(JSON records of objects)

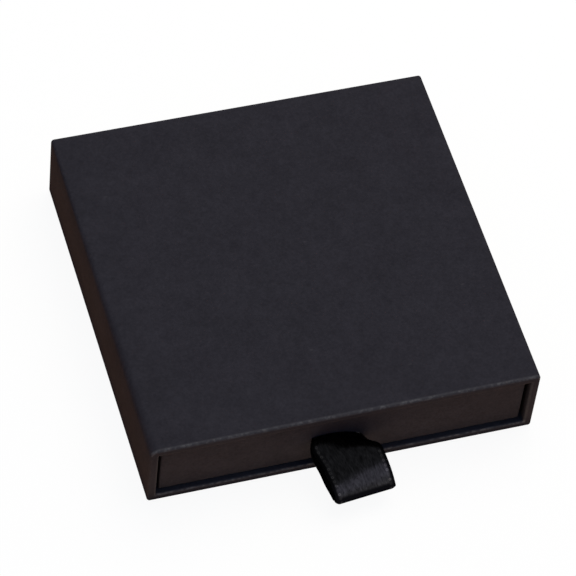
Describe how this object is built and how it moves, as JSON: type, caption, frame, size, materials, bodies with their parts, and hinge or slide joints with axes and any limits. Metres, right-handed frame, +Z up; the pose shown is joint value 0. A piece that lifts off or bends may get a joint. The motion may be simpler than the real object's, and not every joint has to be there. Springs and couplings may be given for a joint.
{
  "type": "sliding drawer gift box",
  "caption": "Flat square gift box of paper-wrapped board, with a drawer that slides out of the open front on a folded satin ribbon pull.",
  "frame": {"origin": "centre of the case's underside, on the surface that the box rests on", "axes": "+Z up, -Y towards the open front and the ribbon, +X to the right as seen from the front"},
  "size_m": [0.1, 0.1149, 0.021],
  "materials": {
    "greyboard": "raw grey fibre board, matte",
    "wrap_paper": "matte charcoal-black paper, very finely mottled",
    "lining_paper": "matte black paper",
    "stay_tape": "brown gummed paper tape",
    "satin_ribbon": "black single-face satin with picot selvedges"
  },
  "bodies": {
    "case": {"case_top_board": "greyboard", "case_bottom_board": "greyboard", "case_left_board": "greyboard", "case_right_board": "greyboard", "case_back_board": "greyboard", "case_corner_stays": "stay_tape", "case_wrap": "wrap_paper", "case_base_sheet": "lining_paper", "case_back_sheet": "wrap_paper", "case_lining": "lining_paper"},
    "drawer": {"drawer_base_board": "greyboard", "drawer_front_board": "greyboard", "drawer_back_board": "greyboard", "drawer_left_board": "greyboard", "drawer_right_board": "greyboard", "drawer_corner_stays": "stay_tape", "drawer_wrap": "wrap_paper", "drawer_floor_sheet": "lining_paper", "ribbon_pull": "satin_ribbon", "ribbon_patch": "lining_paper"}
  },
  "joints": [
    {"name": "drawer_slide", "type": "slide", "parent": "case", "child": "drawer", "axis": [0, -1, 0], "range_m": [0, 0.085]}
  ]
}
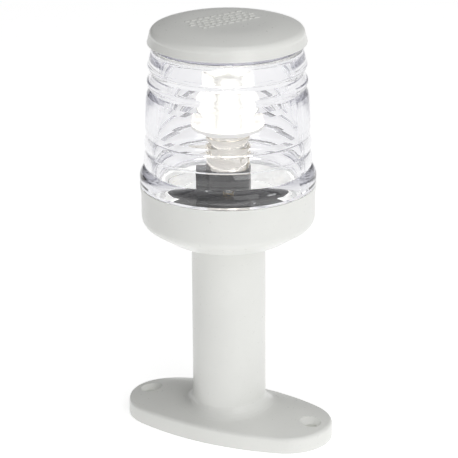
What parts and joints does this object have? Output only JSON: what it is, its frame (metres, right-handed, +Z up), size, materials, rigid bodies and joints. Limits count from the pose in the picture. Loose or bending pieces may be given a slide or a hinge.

◆ **EXERCISE**
Extract the listing in its entirety and repeat it exactly.

◆ **WRITTEN RESPONSE**
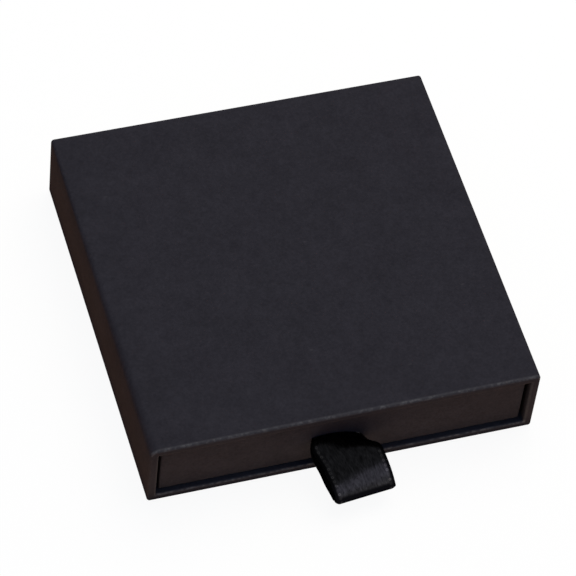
Describe how this object is built and how it moves, as JSON: type, caption, frame, size, materials, bodies with their parts, and hinge or slide joints with axes and any limits. Metres, right-handed frame, +Z up; the pose shown is joint value 0. A piece that lifts off or bends may get a joint. The motion may be simpler than the real object's, and not every joint has to be there. Springs and couplings may be given for a joint.
{
  "type": "sliding drawer gift box",
  "caption": "Flat square gift box of paper-wrapped board, with a drawer that slides out of the open front on a folded satin ribbon pull.",
  "frame": {"origin": "centre of the case's underside, on the surface that the box rests on", "axes": "+Z up, -Y towards the open front and the ribbon, +X to the right as seen from the front"},
  "size_m": [0.1, 0.1149, 0.021],
  "materials": {
    "greyboard": "raw grey fibre board, matte",
    "wrap_paper": "matte charcoal-black paper, very finely mottled",
    "lining_paper": "matte black paper",
    "stay_tape": "brown gummed paper tape",
    "satin_ribbon": "black single-face satin with picot selvedges"
  },
  "bodies": {
    "case": {"case_top_board": "greyboard", "case_bottom_board": "greyboard", "case_left_board": "greyboard", "case_right_board": "greyboard", "case_back_board": "greyboard", "case_corner_stays": "stay_tape", "case_wrap": "wrap_paper", "case_base_sheet": "lining_paper", "case_back_sheet": "wrap_paper", "case_lining": "lining_paper"},
    "drawer": {"drawer_base_board": "greyboard", "drawer_front_board": "greyboard", "drawer_back_board": "greyboard", "drawer_left_board": "greyboard", "drawer_right_board": "greyboard", "drawer_corner_stays": "stay_tape", "drawer_wrap": "wrap_paper", "drawer_floor_sheet": "lining_paper", "ribbon_pull": "satin_ribbon", "ribbon_patch": "lining_paper"}
  },
  "joints": [
    {"name": "drawer_slide", "type": "slide", "parent": "case", "child": "drawer", "axis": [0, -1, 0], "range_m": [0, 0.085]}
  ]
}
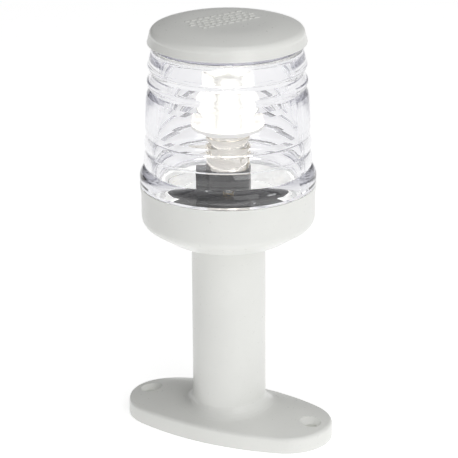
What parts and joints does this object have? Output only JSON: what it is, its frame (metres, right-handed, +Z up), size, materials, rigid bodies and joints. Limits count from the pose in the picture. Loose or bending pieces may be given a slide or a hinge.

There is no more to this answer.